Those educated bakers were in the meantime repeatedly facing the problem of levels of quality of bread. The recipe and additives were the same, the temperature of the oven and the baking time stayed the same but the results differed every time. Their pastry product range included such scrumptious breads as rye mix bread, Cossack bread, bread with three different grains, black bread, linseed bread, hazelnut bread, onion bread, toast bread as well as salty simits, sultana cakes, apple cookies, "Berliner" deserts, croissants and other desert varieties. It was possible to find the products of the German bakers of Antalya in many hotels, markets and delicatessens in Ankara to Adana, in Alanya and Mersin, Fethiye, Izmir, Bursa and Istanbul. Even the staff of German consulate in Ankara had got into the habit of ordering bread and sultana cookies once a month. The biggest customer of the bakers was Usaş, which was the only airport catering company at Antalya airport at the time. They supplied the company with those round buns and croissants that were offered in planes.
Albesin Bakery had indeed contributed a lot into promoting German bread in Turkey but, it was closed in 1996 due to financial hardship.

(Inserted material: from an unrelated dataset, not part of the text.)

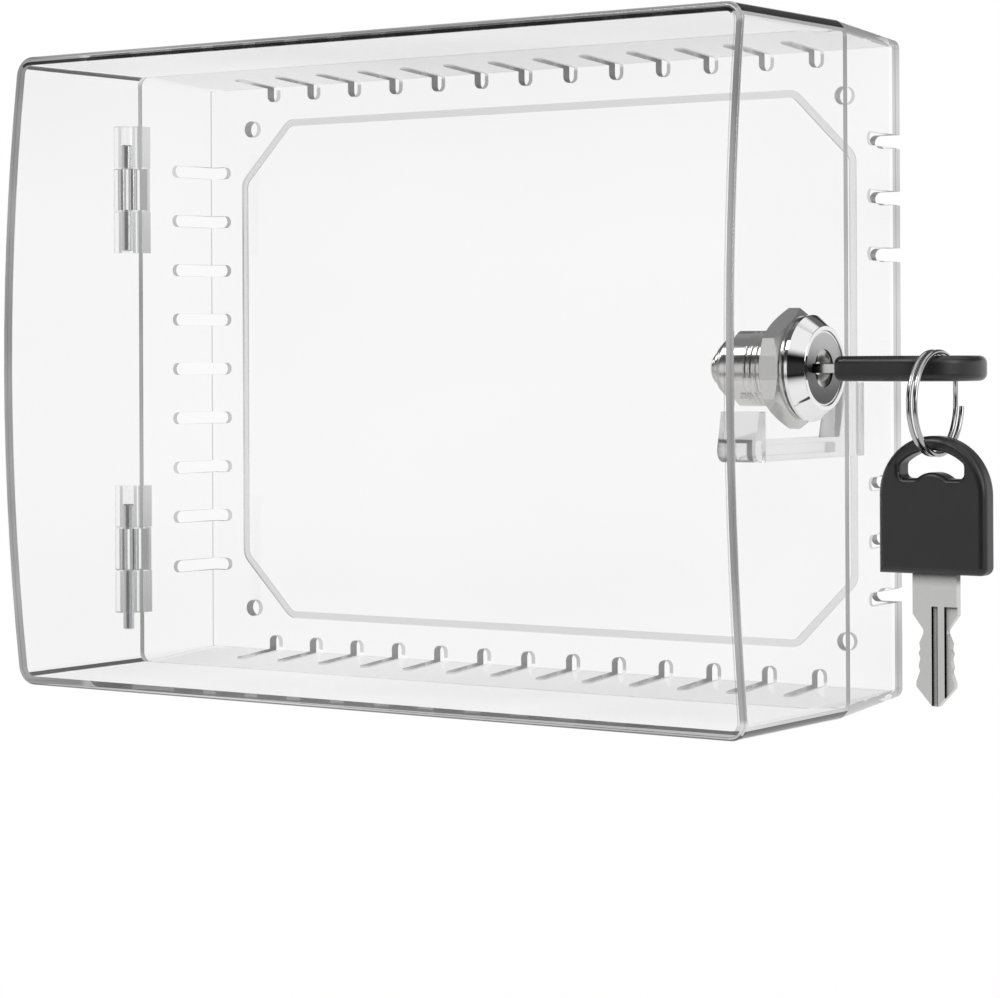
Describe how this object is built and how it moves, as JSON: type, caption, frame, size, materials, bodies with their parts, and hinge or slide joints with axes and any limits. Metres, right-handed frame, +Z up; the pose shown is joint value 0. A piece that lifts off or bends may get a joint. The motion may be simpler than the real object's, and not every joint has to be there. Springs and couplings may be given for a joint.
{
  "type": "thermostat lock box",
  "caption": "Clear hinged wall guard box for a thermostat, with a slotted base tray, a bowed cover and a side cam lock with keys on a split ring.",
  "frame": {"origin": "centre of the base tray's flat back face, on the wall", "axes": "+X to the lock side, along the box's width; +Y into the wall; +Z up"},
  "size_m": [0.2963, 0.0895, 0.175],
  "materials": {
    "clear_plastic": "clear polycarbonate, polished, glass-smooth, slightly darker at its edges",
    "frosted_plastic": "milky translucent plastic, satin",
    "pin_steel": "drawn stainless wire, satin",
    "lock_nickel": "nickel-plated zinc casting, bright with fine turning marks",
    "bezel_chrome": "polished chrome plate",
    "nut_steel": "zinc-plated steel, satin",
    "face_steel": "dark satin stainless steel",
    "wafer_brass": "stamped brass",
    "spring_steel": "fine spring wire",
    "cam_steel": "zinc-plated steel, slightly rough",
    "blade_nickel": "nickel plate, satin",
    "head_black": "moulded black plastic, satin with a fine grain",
    "ring_chrome": "nickel-plated spring steel, polished"
  },
  "bodies": {
    "base": {"base_tray": "clear_plastic", "strike_bracket": "frosted_plastic", "hinge_pin_upper": "pin_steel", "hinge_pin_lower": "pin_steel"},
    "cover": {"cover": "clear_plastic", "lock_body": "lock_nickel", "lock_face_cap": "bezel_chrome", "wall_washer": "nut_steel", "mounting_nut": "nut_steel"},
    "plug": {"lock_plug": "lock_nickel", "plug_face": "face_steel", "wafers": "wafer_brass", "wafer_springs": "spring_steel", "stop_washer": "nut_steel", "lock_cam": "cam_steel", "cam_washer": "nut_steel", "cam_screw": "cam_steel"},
    "key": {"key_blade": "blade_nickel", "key_head": "head_black"},
    "ring": {"key_ring": "ring_chrome"},
    "spare_key": {"spare_key_blade": "blade_nickel", "spare_key_head": "head_black"}
  },
  "joints": [
    {"name": "cover_swing", "type": "hinge", "parent": "base", "child": "cover", "pos_m": [-0.1222, -0.0327, 0], "axis": [0, 0, -1], "range_deg": [0, 120]},
    {"name": "plug_turn", "type": "hinge", "parent": "cover", "child": "plug", "pos_m": [0.1175, -0.052, 0.0004], "axis": [-1, 0, 0], "range_deg": [0, 90]},
    {"name": "key_slide", "type": "slide", "parent": "plug", "child": "key", "axis": [1, 0, 0], "range_m": [0, 0.035]},
    {"name": "ring_swing", "type": "hinge", "parent": "key", "child": "ring", "pos_m": [0.1563, -0.0619, 0.0004], "axis": [1, 0, 0], "range_deg": [-25, 25]},
    {"name": "spare_key_swing", "type": "hinge", "parent": "ring", "child": "spare_key", "pos_m": [0.1563, -0.0619, -0.0077], "axis": [1, 0, 0], "range_deg": [-45, 45]}
  ]
}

A few years passes before a new German entrepreneur, Mr. Dietz opens the Dietz Bakery in Alanya. He fast gained fame in a few months with his bakery on the seashore. Indeed, he was so successful that he opened two Dietz Branches in Antalya. Today, many Turkish bakeries strive to produce similar products to Dietz' and some are surely successful.
However, the only business that is truly continuing the tradition is the Backstube bakery, located on a small side street in Lara region of Antalya.
The fame of "royal" products produced there seems to have spread at once around Antalya. Extremely cautious in finer details, Mr. Kemal Aral, who has a good command of German, has apparently learned the trade in Germany and currently works by himself in production and marketing.
Do visit his shop. You won't be disappointed and will in fact feel happy to have found him.
My only remark will be: "Yummy Bienenstich" tart...
When talking of bread, of course one should not forget the cakes shops or with their newly acquired names, the patisseries. One will find a great variety of delicious cakes, deserts, baklavas, sweet or salty biscuit varieties.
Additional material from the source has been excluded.